Following two failed shots, the fugitives successfully fired an arrow - connected to a 200m cable - over the Berlin Wall. Ingo swiftly attached this cable to the back of his car, whilst Holger secured his end to a chimney. The time was ripe. Using homemade wooden pulleys, they took off to a brisk start. However, the decline was overestimated, and three yards short of safety in the west, the two were left hanging over no man's land. Instinctively, Holger swung up his legs onto the rope and carefully crawled his way across, unnoticed by the border guards below. Minutes later he dropped into West Berlin. Two brothers had now escaped.
The reunited brothers Ingo and Holger began running a pub together in Cologne but soon their minds turned to helping their youngest brother, Egbert. After five years of preparation, a most audacious escape was hatched.
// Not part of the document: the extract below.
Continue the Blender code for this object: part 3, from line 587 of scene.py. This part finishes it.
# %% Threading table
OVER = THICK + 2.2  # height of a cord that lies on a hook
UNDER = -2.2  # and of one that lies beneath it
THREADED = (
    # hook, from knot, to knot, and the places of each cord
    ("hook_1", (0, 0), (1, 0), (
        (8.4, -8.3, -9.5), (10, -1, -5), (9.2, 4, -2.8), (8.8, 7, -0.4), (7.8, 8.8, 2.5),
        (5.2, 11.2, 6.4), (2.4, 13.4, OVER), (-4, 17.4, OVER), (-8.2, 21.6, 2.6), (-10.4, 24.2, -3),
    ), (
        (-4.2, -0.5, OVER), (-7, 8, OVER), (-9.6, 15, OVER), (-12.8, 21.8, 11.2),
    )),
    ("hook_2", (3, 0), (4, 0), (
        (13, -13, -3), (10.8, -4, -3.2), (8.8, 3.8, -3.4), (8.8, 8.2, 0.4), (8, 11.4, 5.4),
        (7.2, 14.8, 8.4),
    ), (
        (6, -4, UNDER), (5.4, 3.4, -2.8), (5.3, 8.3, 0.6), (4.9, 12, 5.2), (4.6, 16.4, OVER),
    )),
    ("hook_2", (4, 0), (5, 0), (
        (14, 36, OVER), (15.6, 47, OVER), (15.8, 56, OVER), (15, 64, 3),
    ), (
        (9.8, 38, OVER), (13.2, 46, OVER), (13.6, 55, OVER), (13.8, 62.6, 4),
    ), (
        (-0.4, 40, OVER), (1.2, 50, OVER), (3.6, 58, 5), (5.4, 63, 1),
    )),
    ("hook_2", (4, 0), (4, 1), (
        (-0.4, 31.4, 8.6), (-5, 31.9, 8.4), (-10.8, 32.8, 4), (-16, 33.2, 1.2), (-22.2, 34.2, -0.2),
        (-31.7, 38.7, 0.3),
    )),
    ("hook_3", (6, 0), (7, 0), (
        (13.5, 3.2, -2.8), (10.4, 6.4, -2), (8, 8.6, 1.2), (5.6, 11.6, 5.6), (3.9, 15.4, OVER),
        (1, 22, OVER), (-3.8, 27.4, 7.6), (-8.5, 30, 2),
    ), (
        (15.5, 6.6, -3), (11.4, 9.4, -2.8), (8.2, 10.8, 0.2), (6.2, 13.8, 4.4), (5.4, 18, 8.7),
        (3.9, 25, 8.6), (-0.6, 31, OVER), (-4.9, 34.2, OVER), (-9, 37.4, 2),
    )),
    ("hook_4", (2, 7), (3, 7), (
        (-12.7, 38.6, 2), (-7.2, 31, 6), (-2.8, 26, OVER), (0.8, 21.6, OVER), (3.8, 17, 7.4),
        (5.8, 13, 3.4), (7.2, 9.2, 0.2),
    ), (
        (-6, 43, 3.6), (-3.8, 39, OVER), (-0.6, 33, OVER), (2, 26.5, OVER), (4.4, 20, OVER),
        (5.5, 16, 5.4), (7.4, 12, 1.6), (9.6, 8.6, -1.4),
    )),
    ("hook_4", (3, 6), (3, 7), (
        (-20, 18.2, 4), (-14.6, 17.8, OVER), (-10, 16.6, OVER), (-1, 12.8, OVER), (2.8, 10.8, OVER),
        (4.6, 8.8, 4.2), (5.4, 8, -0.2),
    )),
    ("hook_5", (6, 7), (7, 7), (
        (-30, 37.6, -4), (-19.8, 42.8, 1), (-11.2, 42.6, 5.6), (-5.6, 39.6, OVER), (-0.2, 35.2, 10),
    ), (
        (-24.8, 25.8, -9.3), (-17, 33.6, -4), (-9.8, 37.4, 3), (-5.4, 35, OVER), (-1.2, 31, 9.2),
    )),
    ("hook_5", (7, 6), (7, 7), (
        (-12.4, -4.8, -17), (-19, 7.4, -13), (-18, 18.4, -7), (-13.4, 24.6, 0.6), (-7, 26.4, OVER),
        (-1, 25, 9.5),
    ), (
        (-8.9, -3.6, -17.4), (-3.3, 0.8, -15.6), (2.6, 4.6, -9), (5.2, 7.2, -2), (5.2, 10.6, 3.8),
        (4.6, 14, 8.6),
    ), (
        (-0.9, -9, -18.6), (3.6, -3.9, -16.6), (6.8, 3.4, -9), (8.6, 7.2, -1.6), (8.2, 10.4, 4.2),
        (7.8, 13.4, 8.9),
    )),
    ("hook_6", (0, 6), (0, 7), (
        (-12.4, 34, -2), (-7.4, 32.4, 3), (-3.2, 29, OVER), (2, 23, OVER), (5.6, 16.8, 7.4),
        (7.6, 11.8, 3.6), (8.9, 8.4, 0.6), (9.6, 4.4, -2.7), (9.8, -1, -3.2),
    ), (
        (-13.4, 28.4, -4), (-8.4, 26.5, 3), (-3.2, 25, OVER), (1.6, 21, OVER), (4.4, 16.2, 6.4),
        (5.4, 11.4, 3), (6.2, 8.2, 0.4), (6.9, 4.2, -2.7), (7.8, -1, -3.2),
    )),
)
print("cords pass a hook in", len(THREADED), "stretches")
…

Selling their pub, the brothers bought two ultralight aircrafts which they taught each other how to fly. A failed attempt on May 11, 1989 did little to discourage the determined siblings who had painted Soviet stars on their planes, fitted with military uniforms and helmets. They were ready.
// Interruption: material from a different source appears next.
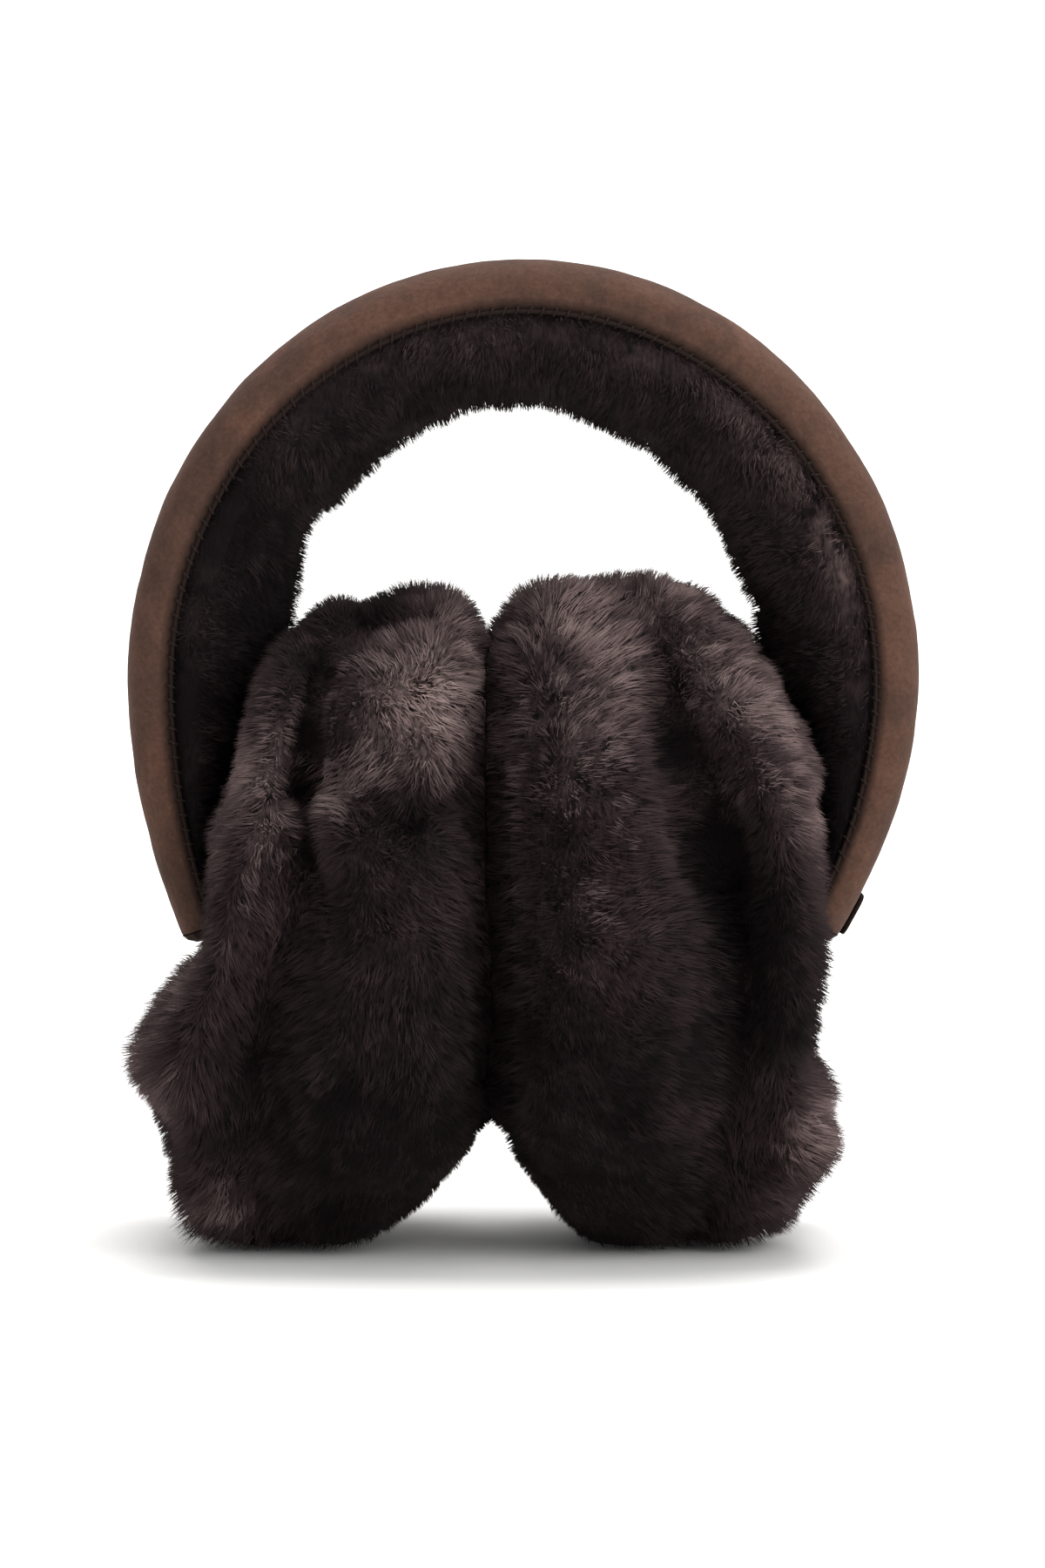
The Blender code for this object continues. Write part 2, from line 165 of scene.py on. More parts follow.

It was 04:22 May 26, 1989. Egbert Bethke hid quietly in a bush at Treptower Park, East Berlin. The minutes passed ...Egbert waited. Suddenly two specks in the morning sky descended toward him. Whilst one plane circled above, surveying the area, another landed in front him. It had been 14 years since he last saw his older brother, Ingo, but there was no time for an emotional reunion: 'Go Ingo, Go!' shouted Egbert.
After 16 minutes in the air Ingo, Holger, and Egbert stood reunited in front of the Reichstag Building in West Berlin. All three brothers had now escaped.
‘I thought I’d never see my brothers again, but they came out of the sky like angels and took me to paradise.’